Agents are another example. I’m not particularly fond of them either. They don’t own anything physical—unless you count exclusive access to artists as a kind of intellectual real estate. But what they do have is industry-wide solidarity. They enforce it through “standards”—fees, terms, demands. And because they all hold the line, we usually cave. One GMV refuses? Fine. They take the tour elsewhere.

Meanwhile, we—the ones with actual infrastructure—are taking orders from the people who rent access to talent. We do it because they act in unison, and we don’t.

Why? Because we’ve been programmed to think we’re competitors. That might make sense if we were all for-profit businesses in the private sector. But most of us aren’t. We’re either non-profits, or just barely keeping the lights on. Yet we compete like McDonald’s franchises.

What we should be is a cooperative cartel: non-profits working together in the third sector. I’m not talking about vibes-based collectivism. I mean commercial coordination with strategic teeth. I mean ganging up. Acting like a class.
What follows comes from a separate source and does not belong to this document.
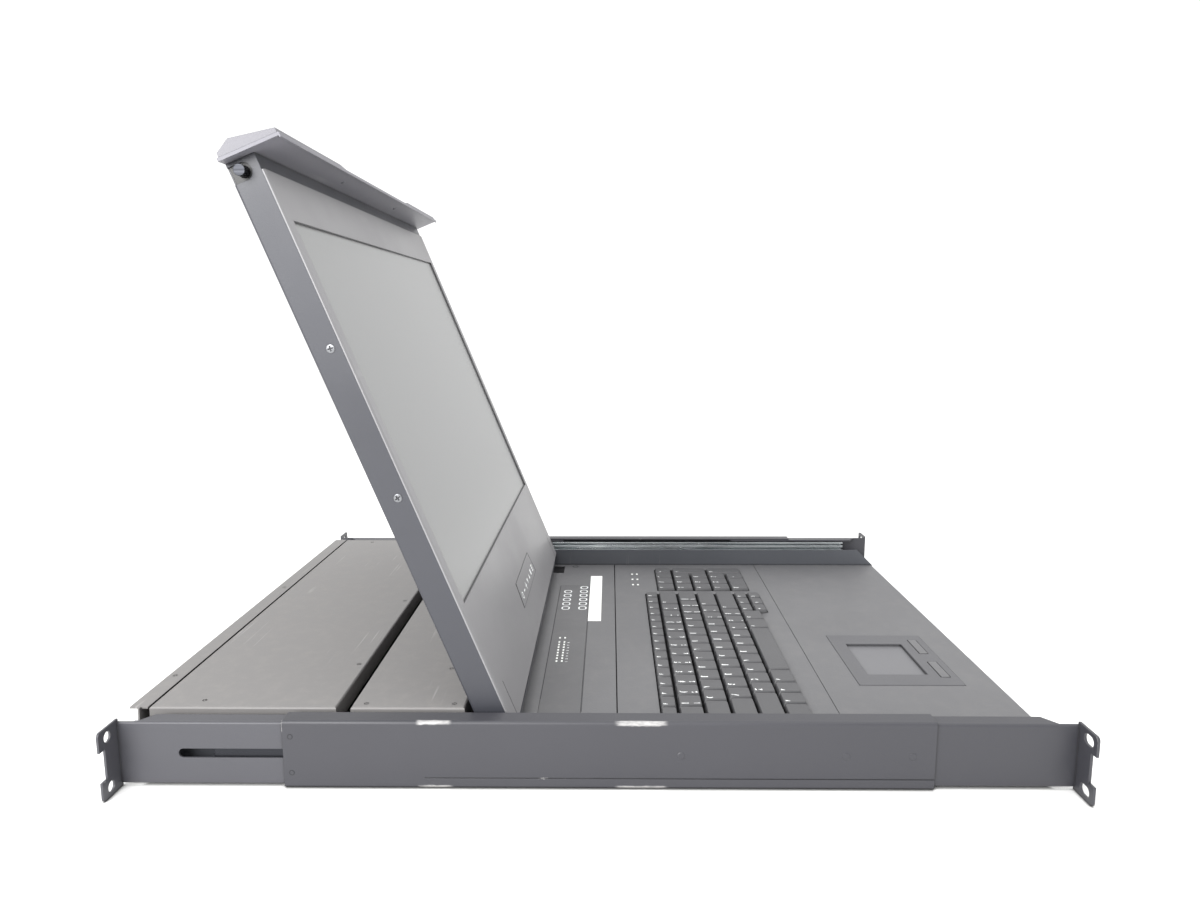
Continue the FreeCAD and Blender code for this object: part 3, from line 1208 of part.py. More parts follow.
def handle_grips():
    """Ridged grips at each end of the handle that slope down to the finger recess between them."""
    back_y, front_y = -HANDLE_BACK_V - GRIP_EDGE, -HANDLE_FRONT_V + GRIP_EDGE
    base = HANDLE_TOP_U
    ridge = base + GRIP_RIDGE_RISE
    section = [(back_y, base), (back_y, base + GRIP_BACK_RISE), (0, ridge),
               (front_y, base + GRIP_FRONT_RISE), (front_y, base)]
    grip = along_x(section, (GRIP_INNER_X, HANDLE_HALF))
    beyond_x, above = GRIP_INNER_X - OVERSHOOT, ridge + OVERSHOOT
    slope = [(beyond_x, base), (GRIP_INNER_X, base), (GRIP_INNER_X + GRIP_SLOPE_RUN, ridge),
             (GRIP_INNER_X + GRIP_SLOPE_RUN, above), (beyond_x, above)]
    return both_sides([grip.cut(along_y(slope, (-HANDLE_HALF, HANDLE_HALF)))])


def latch_housings():
    """Blocks inside the lid that the latch pins slide in."""
    back_x = LID_INNER_X - LATCH_HOUSING_DEPTH
    top = LID_TOP - LID_SHEET
    block = lid_block((back_x, LID_INNER_X), (SHELL_BACK_V, LATCH_HOUSING_FACE),
                      (top - LATCH_HOUSING_HEIGHT, top))
    room = LATCH_PIN_X[0] - LATCH_TRAVEL - MOVING_GAP
    bore = lid_rod(room, LATCH_U, LATCH_V, LATCH_PIN_RADIUS + LATCH_CLEARANCE,
                   LID_INNER_X - room + OVERSHOOT)
    return both_sides([block.cut(bore)])


def latch_pin():
    """Sprung pin that stands out of the lid's side."""
    return lid_rod(LATCH_PIN_X[0], LATCH_U, LATCH_V, LATCH_PIN_RADIUS, LATCH_PIN_LENGTH)


# ---------------------------------------------------------------- write the pieces
def main():
    os.makedirs("parts", exist_ok=True)

    save_pair("outer_rail", outer_rail())
    save_pair("front_bracket", front_bracket())
    save_pair("rear_bracket", rear_bracket())
    save("slide_studs", *both_sides(slide_studs()))
    save_pair("slide_track", slide_track())
    save_pair("slide_middle", slide_middle())
    save_pair("slide_runner", slide_runner())
    save_pair("outer_ball_cage", ball_cage(OUTER_CAGE_DEPTH, OUTER_ROW, OUTER_CAGE_INSET))
    save_pair("inner_ball_cage", ball_cage(INNER_CAGE_DEPTH, INNER_ROW, INNER_CAGE_INSET))

    save("drawer_tray", drawer_tray())
    save("electronics_cover", top_cover((BAY_FRONT_Y, BAY_REAR_Y)))
    save("cable_cover", top_cover((CABLE_COVER_FRONT_Y, CABLE_COVER_REAR_Y)))
    save("rear_panel", rear_panel())
    save("video_connectors", *video_connectors())
    save("power_inlet", *power_inlet())
    save("switch_frame", switch_frame())
    save("power_rocker", power_rocker())
    save("switch_board", *switch_board())
    save("power_supply", power_supply())

    save("palm_rest", palm_rest())
    save("keyboard_frame", keyboard_frame())
    save("control_panel", control_panel())
    save("control_overlay", control_overlay())
    save("indicator_lights", *indicator_lights())
    save("blank_label", blank_label())
    save("touchpad_surface", touchpad_surface())
    for side, place in zip(("left", "right"), button_places()):
        save("touchpad_" + side + "_button", touchpad_button(place))
    save("key_bed", key_bed())
    save_keys()

    save("hinge_brackets", *hinge_brackets())
    save("hinge_pins", *posed(hinge_pins()))
    save("lid_shell", *posed([lid_shell()]))
    save("screen_bezel", *posed([screen_bezel()]))
    save("lcd_panel", *posed([lcd_panel()]))
    save("display_board", *posed(display_board()))
    save("menu_strip", *posed([menu_strip()]))
    save("handle_plate", *posed([handle_plate()]))
    save("handle_grips", *posed(handle_grips()))
    save("latch_housings", *posed(latch_housings()))
    save("right_latch_pin", *posed([latch_pin()]))
    save("left_latch_pin", *posed([mirrored(latch_pin())]))


main()
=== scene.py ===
"""Rack console drawer: finishes, keycaps, fasteners, connectors, printed marks and a studio stage.

Run as a script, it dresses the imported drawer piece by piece. Lengths are in metres.
X runs to the user's right, Y to the rear, Z up.
"""
import json
import math

import bmesh
import bpy
from bpy.props import FloatProperty, FloatVectorProperty, PointerProperty
from mathutils import Matrix, Vector


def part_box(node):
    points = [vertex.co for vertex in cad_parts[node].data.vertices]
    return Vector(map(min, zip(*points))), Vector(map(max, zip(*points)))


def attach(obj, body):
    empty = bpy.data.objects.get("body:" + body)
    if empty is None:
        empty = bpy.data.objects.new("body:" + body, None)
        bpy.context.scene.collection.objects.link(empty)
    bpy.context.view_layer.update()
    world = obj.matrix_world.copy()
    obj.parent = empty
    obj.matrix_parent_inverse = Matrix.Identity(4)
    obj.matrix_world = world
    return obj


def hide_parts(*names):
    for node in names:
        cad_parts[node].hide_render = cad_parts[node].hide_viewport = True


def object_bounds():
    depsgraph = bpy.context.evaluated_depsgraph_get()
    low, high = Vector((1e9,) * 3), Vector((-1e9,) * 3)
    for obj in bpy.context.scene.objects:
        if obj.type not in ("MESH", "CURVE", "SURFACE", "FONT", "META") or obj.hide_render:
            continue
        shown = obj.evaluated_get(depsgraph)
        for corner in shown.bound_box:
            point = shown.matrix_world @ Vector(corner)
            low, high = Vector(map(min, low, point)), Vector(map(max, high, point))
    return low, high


bl_info = {
    "name": "Rack Console Drawer",
    "version": (1, 0, 0),
    "blender": (4, 5, 0),
    "location": "3D View > Sidebar > Console",
    "description": "Dresses a rack console drawer with finishes, keycaps, fasteners and printed marks",
    "category": "Object",
}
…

Leveraging collective control to rewrite the terms.

That’s not utopian. That’s just not dystopian. And there’s a crucial difference.

Some will say this sounds like socialism. Fair enough. But I’d argue that socialism isn’t what most people think it is.

Socialism, at its core, is just bottom-up class solidarity. It’s using the same trick the Tories use… but in reverse. It’s the rest of us recognising that we, too, can close ranks. That we can refuse to undercut one another. That we can standardise our demands, not just cave to theirs.

We need to build that solidarity now—not instead of political or direct action, but alongside them. A third pillar. Because when bottom-up class solidarity is real and organised, both political and direct action become exponentially more effective.